One of the most common in the Karma Kagyu lineage, called the Chariot for Travelling the Path to Freedom, was written by 9th Karmapa Wangchuk Dorje.

In the Shambhala Buddhist community, a Primordial Rigden Ngöndro written by Sakyong Mipham Rinpoche is practiced as a preliminary to various terma-derived practices received by Chögyam Trungpa Rinpoche. Practitioners later go on to practice the Karma Kagyu ngöndro and in some cases one of the Nyingma ngöndro practices.

There is also a recent English transliteration of Drukpa Kargyud Ngondro written by HH Shakya Rinchen, the 9th Jey Khenpo of Bhutan, titled "The Chariot of Liberation to the Vajra Abode" with detailed footnote and important commentaries by HH Jey Tenzin Dondup, the 69th Supreme Lord Abbot of Bhutan.

==Practice==
With the spread of Tibetan Buddhism to the West, there are many practitioners working on different stages of ngöndro at the various Tibetan Buddhist centers in the West, in addition to practitioners at centers and monasteries in Tibet, Nepal, Ladakh, India and Bhutan.
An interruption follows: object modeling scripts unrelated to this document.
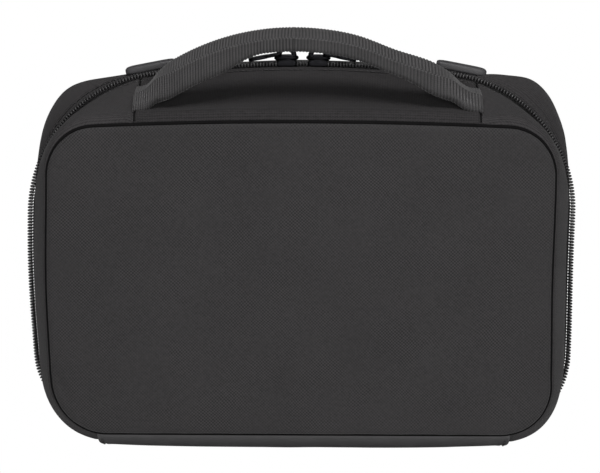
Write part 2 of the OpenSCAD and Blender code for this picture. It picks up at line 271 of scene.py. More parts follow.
def carry(name, half, depths, insets, material, stands_for, span=None, lift=None):
    """A closed profile carried round the ring of one half, or along the span (first, last) of it.

    depths and insets list the profile's points. lift, where given, is a field over profile and
    ring that moves the cloth outwards. The UV map holds the distance along the ring at
    that depth, counted from the middle of the span, and the distance along the profile.
    """
    insets = np.asarray(insets, float)[:, None] - (0 if lift is None else lift)
    x, z = outline(half, depths, np.broadcast_to(insets, (len(depths), RING)))
    closed = span is None
    pick = np.arange(RING) if closed else np.arange(span[0], span[1] + 1) % RING
    k = len(depths)
    y = np.broadcast_to(half * np.asarray(depths)[:, None], x.shape)
    points = np.stack([x, y, z], -1)[:, pick].transpose(1, 0, 2).reshape(-1, 3)
    quads = grid_faces(len(pick), k, wrap_rows=closed, wrap_cols=True)
    if not closed:
        caps = [strip_cap(0, k), strip_cap((len(pick) - 1) * k, k)[:, ::-1]]
        quads = np.concatenate([quads[:, ::-1]] + caps)
    profile = np.concatenate([[0], np.cumsum(np.hypot(np.diff(depths), np.diff(insets[:, 0])))])
    run = np.hypot(np.diff(x[:, pick], axis=1), np.diff(z[:, pick], axis=1))
    s = np.concatenate([np.zeros((k, 1)), np.cumsum(run, axis=1)], 1)
    s = s - s[:, [len(pick) // 2]] + ring_s[pick[len(pick) // 2]] + RING_LENGTH
    uv = np.stack([s.T.reshape(-1), np.tile(profile, len(pick))], -1)
    body = "near_half" if half == NEAR else "far_half"
    return make_piece(name, points, quads, material, body, uv, stands_for, sharp=60)


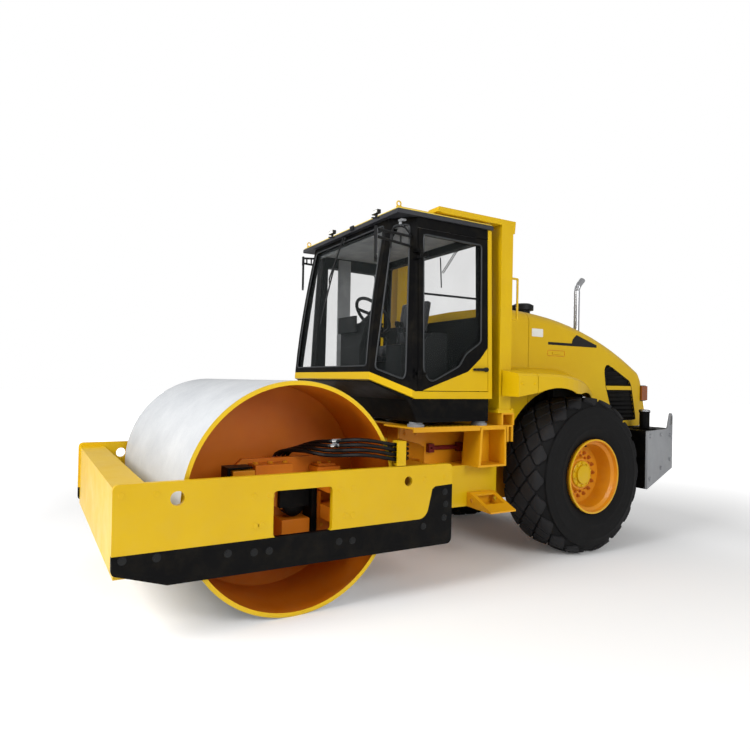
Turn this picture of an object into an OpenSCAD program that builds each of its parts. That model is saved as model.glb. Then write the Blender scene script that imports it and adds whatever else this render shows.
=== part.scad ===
// Single-drum road roller: front drum frame, articulated rear frame with cab, tilting hood and two tyres.
// Lengths are in millimetres. The front faces -Y, the driver's left is +X and the ground is at Z 0.
// Inside the modules Y is measured from the drum axle, and machine() moves that to the middle of the
// length.

/* [Drum] */
// Outer diameter of the drum
drum_d = 1600; // [1560:10:1620]
// Width of the drum along its axle
drum_w = 2130; // [2090:10:2140]
// Thickness of the rolled drum wall
drum_t = 30; // [24:1:34]

/* [Front frame] */
// Width over both side plates
frame_w = 2272; // [2260:4:2320]
// Thickness of a side plate
plate_t = 36; // [30:1:40]
// From the drum axle to the front end of the side plates
plate_front = 1205; // [1180:5:1260]
// From the drum axle to the rear end of the side plates
plate_rear = 1298; // [1280:2:1310]
// Height of the top edge of the side plates
plate_top = 985; // [970:5:1000]
// Height of the bottom edge of the side plates
plate_bottom = 360; // [340:5:380]

/* [Rear frame] */
// From the front of the cowl to the wheel axle
axle_back = 896; // [870:2:960]
// Length of the counterweight
weight_len = 730; // [700:5:780]
// Height of the deck under the cab
deck_z = 1235; // [1225:1:1245]

/* [Wheels] */
// Outer diameter of a tyre
tyre_d = 1490; // [1460:5:1500]
// Width of a tyre
tyre_w = 520; // [490:5:530]
// Distance between the middles of the two tyres
track_w = 1600; // [1580:5:1620]
// Outer diameter of the rim flange
rim_d = 704; // [680:4:720]

/* [Cab] */
// Width of the cab over the doors
cab_w = 1740; // [1700:5:1760]
// Width of the cab over the front corners
cab_front_w = 1400; // [1360:5:1440]
// Length of the cab
cab_len = 1180; // [1160:5:1200]
// Height of the cab from its yellow sill to the roof
cab_h = 1550; // [1500:10:1580]
// Thickness of the cab walls and doors
wall_t = 45; // [38:1:50]

/* [Hood] */
// Width of the engine hood
hood_w = 1320; // [1300:4:1340]
// Height of the hood at its front seam
hood_z = 2325; // [2290:5:2350]
// Thickness of the hood shell
skin_t = 12; // [10:1:16]

/* [Hidden] */

// Smooth circles everywhere, and coarser ones inside hulls
$fn = 64;
hull_fn = 32;
// How far cutters reach past the faces they cut
past = 5;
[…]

Even though the practice of Ngöndro is now fully described in books available to the general public, lineage holders and lamas argue that it is pointless and counter-productive to initiate practice without receiving personal instruction from a teacher who has the required lineage training. Students may begin prostrations, the first section of the Ngöndro, in anticipation of receiving the Lung (blessing) from a qualified lama. This is especially helpful for students practicing in remote areas, and when travel is difficult.